__WRITTEN REQUEST__
Below are entries. Copy exactly the lines running from the line that holds "Write the build123d" to the line that holds "from build123d import *", with both ends included.

__EXTRACTED MATERIAL__
>>

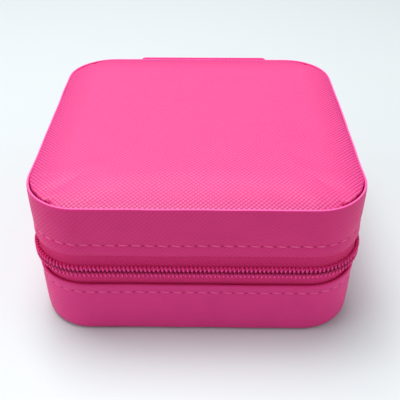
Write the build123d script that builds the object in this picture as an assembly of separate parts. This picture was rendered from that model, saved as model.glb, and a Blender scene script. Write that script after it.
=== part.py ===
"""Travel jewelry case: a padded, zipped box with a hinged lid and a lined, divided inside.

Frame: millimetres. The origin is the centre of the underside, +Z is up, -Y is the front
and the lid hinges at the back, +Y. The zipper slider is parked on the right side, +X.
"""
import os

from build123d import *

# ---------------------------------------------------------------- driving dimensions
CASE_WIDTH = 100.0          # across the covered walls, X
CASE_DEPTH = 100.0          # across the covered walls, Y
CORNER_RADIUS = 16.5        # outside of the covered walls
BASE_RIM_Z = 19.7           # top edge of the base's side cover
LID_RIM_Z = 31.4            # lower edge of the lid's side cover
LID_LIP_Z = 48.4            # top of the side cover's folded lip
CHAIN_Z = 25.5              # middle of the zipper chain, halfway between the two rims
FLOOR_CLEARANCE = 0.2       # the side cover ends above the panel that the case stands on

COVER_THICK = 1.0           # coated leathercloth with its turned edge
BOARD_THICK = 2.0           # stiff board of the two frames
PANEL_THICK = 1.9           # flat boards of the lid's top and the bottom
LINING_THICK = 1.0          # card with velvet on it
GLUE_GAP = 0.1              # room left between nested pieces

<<
>>

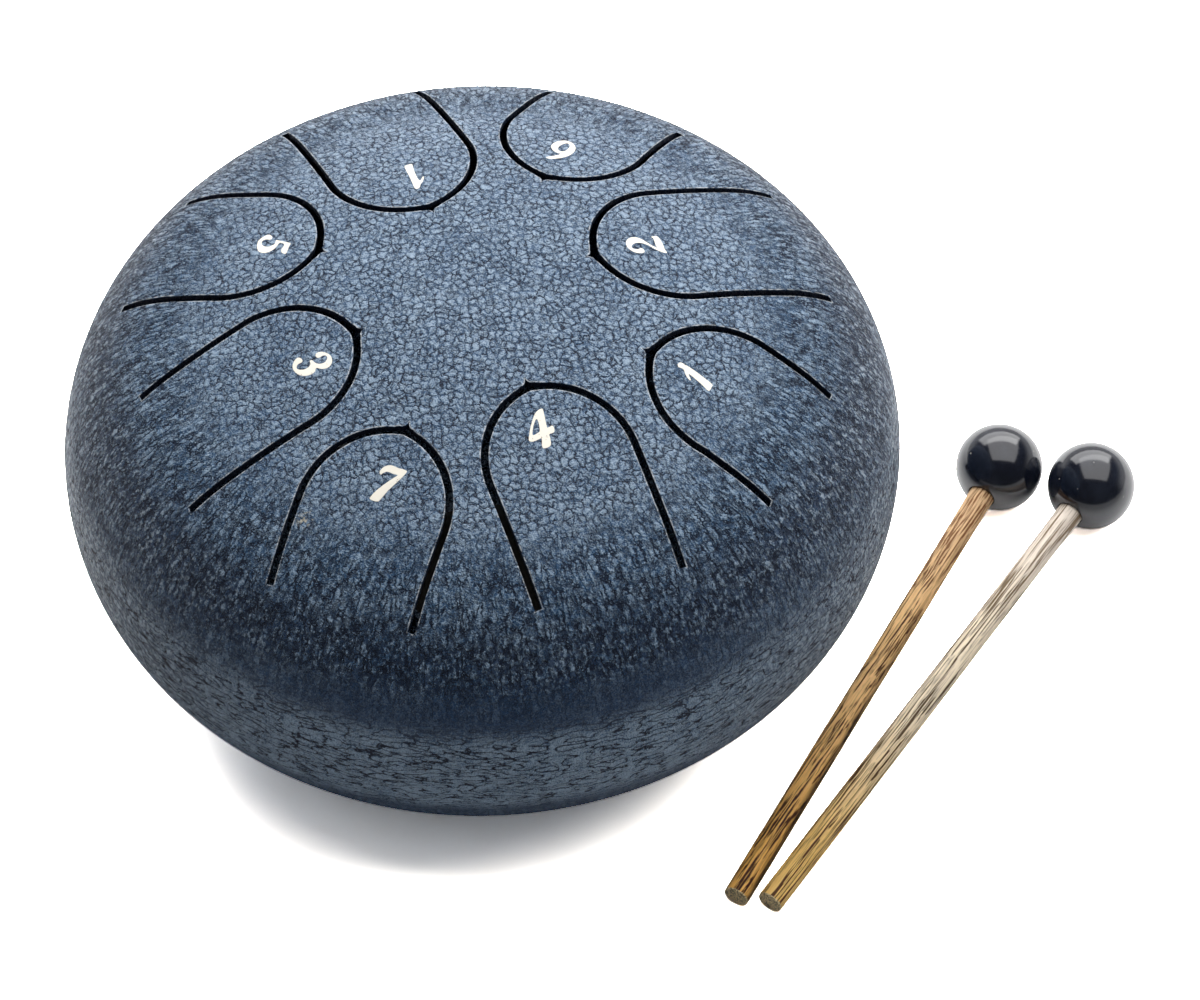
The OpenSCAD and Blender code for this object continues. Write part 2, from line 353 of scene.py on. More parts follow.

<<

__ANSWER TO THIS PROBLEM__
Write the build123d script that builds the object in this picture as an assembly of separate parts. This picture was rendered from that model, saved as model.glb, and a Blender scene script. Write that script after it.
=== part.py ===
"""Travel jewelry case: a padded, zipped box with a hinged lid and a lined, divided inside.

Frame: millimetres. The origin is the centre of the underside, +Z is up, -Y is the front
and the lid hinges at the back, +Y. The zipper slider is parked on the right side, +X.
"""
import os

from build123d import *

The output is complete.